Proof of Proposition 3

Proof follows the same argument as for the unconstrained case in Sect. 3.

Proof of Lemma 2

We derive conditions for which the upstream division’s profit function (32), i.e.,

$$\begin{aligned} {\varPi }_{u}(\theta )=\left\{ \begin{array}{lll} (p_{u}-c(\theta _{c}))\cdot Q_{u}(p_{u},\theta _{u})+(t_{u}(p_{u})-c(\theta _{c}))\cdot Q_{d}(t_{d}(p_{u}),\theta _{d}) &{}\quad \hbox {if} &{}\quad p_{u}\ge p_{u}^{c} \\ p_{u}\cdot (K-Q_{d}(t_{d}(p_{u}),\theta _{d}))+t_{u}(p_{u})\cdot Q_{d}(t_{d}(p_{u}),\theta _{d})-c(\theta _{c})\cdot K &{}\quad \hbox {if} &{}\quad p_{u}\le p_{u}^{c}, \end{array}\right. \end{aligned}$$

(58)

is decreasing in \(p_{u}\) for \(p_{u}>p_{u}^{c}\) and increasing in \(p_{u}\) for \(p_{u}<p_{u}^{c}\).

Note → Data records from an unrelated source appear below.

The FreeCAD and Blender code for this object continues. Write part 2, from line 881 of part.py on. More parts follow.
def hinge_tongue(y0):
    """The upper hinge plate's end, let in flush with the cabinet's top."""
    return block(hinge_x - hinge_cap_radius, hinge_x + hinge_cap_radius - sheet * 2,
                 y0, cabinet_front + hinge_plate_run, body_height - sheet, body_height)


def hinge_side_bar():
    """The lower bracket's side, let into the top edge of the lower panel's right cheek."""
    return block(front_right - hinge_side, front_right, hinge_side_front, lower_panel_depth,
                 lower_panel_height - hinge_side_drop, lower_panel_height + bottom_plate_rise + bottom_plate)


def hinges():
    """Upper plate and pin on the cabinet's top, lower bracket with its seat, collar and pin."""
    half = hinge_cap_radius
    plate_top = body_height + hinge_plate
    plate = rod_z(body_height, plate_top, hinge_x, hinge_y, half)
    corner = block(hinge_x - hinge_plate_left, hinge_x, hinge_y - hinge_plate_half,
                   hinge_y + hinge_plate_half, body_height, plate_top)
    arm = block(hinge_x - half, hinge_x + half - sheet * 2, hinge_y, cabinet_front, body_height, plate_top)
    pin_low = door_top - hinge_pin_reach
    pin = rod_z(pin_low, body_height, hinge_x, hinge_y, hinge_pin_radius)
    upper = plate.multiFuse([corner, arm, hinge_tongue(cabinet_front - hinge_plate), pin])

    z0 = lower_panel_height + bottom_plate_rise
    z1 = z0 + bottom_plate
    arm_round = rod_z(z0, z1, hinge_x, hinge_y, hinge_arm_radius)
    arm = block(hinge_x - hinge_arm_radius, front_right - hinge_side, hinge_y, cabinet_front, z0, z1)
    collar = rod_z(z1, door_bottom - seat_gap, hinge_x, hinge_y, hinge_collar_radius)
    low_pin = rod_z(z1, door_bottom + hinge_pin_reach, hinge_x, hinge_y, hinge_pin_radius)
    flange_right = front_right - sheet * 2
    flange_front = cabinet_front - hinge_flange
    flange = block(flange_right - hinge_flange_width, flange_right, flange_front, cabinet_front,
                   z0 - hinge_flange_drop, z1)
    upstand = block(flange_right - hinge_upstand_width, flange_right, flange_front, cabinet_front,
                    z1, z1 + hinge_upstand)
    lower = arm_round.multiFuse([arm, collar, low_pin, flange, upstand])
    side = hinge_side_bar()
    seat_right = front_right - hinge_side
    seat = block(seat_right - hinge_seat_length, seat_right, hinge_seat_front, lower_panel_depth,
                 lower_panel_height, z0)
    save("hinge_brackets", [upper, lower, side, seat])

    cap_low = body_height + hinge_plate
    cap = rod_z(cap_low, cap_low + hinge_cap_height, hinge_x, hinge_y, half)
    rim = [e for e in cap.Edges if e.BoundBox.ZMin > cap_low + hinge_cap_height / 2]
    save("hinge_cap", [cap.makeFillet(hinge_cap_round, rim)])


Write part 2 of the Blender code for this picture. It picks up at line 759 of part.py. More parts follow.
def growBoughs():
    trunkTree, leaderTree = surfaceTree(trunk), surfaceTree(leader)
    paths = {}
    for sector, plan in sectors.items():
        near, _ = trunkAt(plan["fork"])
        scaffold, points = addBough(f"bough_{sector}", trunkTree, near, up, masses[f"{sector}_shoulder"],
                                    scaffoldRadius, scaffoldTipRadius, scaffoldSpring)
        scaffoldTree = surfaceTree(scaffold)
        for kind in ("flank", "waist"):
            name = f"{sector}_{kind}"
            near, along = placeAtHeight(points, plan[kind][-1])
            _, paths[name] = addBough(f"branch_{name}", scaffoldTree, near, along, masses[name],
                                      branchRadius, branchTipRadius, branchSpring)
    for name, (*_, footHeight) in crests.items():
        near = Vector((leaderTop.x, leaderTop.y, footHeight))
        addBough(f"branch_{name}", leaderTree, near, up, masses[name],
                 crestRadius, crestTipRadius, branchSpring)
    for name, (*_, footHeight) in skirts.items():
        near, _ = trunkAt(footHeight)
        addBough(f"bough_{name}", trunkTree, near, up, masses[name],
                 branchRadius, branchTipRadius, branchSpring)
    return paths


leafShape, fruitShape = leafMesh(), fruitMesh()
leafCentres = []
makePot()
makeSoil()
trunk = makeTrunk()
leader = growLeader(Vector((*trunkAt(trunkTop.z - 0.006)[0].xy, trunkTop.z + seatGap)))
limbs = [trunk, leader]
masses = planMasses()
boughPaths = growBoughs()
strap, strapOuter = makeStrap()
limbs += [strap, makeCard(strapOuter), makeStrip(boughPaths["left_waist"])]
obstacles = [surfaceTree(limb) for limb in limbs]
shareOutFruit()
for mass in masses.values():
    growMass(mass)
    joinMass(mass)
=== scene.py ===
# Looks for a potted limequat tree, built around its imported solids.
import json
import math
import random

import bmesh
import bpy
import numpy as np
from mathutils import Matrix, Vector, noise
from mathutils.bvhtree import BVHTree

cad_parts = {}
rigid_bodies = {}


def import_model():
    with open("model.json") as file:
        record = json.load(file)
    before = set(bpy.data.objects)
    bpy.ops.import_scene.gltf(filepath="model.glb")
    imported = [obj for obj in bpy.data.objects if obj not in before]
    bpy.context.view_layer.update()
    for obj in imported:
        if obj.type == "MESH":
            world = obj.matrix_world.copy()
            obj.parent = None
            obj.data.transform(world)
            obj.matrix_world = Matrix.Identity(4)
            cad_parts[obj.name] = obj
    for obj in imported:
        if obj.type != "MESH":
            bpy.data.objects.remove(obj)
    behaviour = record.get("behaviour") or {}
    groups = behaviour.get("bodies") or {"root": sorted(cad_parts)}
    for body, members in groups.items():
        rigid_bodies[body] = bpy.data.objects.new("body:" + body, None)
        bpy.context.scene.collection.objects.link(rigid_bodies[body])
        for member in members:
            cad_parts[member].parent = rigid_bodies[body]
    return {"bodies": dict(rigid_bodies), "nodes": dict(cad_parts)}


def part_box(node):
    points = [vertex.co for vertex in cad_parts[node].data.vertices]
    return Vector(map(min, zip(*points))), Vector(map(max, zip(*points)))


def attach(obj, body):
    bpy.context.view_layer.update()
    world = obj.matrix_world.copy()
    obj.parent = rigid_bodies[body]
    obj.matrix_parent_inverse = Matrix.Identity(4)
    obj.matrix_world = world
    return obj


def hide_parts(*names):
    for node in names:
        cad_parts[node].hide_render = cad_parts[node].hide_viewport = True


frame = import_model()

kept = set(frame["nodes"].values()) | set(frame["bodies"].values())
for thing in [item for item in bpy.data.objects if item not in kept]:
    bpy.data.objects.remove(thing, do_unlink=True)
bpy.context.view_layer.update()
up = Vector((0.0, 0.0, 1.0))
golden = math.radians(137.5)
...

Calculating the derivative,

$$\begin{aligned} \dfrac{\partial {\varPi }_{u}}{\partial p_{u}}=\left\{ \begin{array}{lll} (p_{u}-c(\theta _{c}))\cdot Q_{u}^{\prime }+Q_{u}+(t_{u}-c(\theta _{c}))\cdot \dfrac{\partial Q_{d}}{\partial t_{d}}\dfrac{\partial t_{d}}{\partial p_{u}}+\dfrac{\partial t_{u}}{\partial p_{u}}\cdot Q_{d} &{}\quad \hbox {if} &{}\quad p_{u}\ge p_{u}^{c} \\ K-Q_d+(t_{u}-p_{u})\cdot \dfrac{ \partial Q_{d}}{\partial t_{d}}\dfrac{\partial t_{d}}{\partial p_{u}} +\dfrac{\partial t_{u}}{\partial p_{u}}\cdot Q_{d} &{}\quad \hbox {if} &{}\quad p_{u}\le p_{u}^{c}, \end{array} \right. \end{aligned}$$

(59)

noting that \((p_{u}-c(\theta _{c}))\cdot Q_{u}^{\prime }+Q_{u}\le 0\) if \(p_{u}\ge p_{u}^{c}\), and simple algebra yields (34).

Proof of Corollary 3

Follows directly from Proposition 1.

Proof of Proposition 4

Noting from the Envelope Theorem that \(E_{\theta _{d}}[\int _{t_{d}(p_{u})}^{\infty }Q_{d}(s,\theta _{d})\;ds]=E_{\theta _{d}}\left[ {R}(\cdot )-t_{d}(p_{u})\cdot Q_{d}(\cdot )\right]\), we can restate the upstream division’s expected profit from the internal transaction as in (14), that is:

$$\begin{aligned} E_{\theta _{d}}\left[ \left( t_{u}(p_{u})-c(\theta _{c})\right) \cdot Q_{d}(t_{d}(p_{u}){,\theta _{d}})\right] =E_{\theta _{d}}\left[ {R} (Q_{d}(t_{d}(p_{u}),{\theta _{d}}))-c(\theta _{c})\cdot Q_{d}(t_{d}(p_{u}),{ \theta _{d}})\right] . \end{aligned}$$

The upstream division will maximize its profits from internal trade by setting \(p_{u}\) to make the downstream division’s transfer price equal to \(c(\theta _{c})\) (which induces the downstream division to choose the optimal internal trade quantity). Noting that \(t_{d}(p_{u}^{*})=c(\theta _{c})\) proves the result.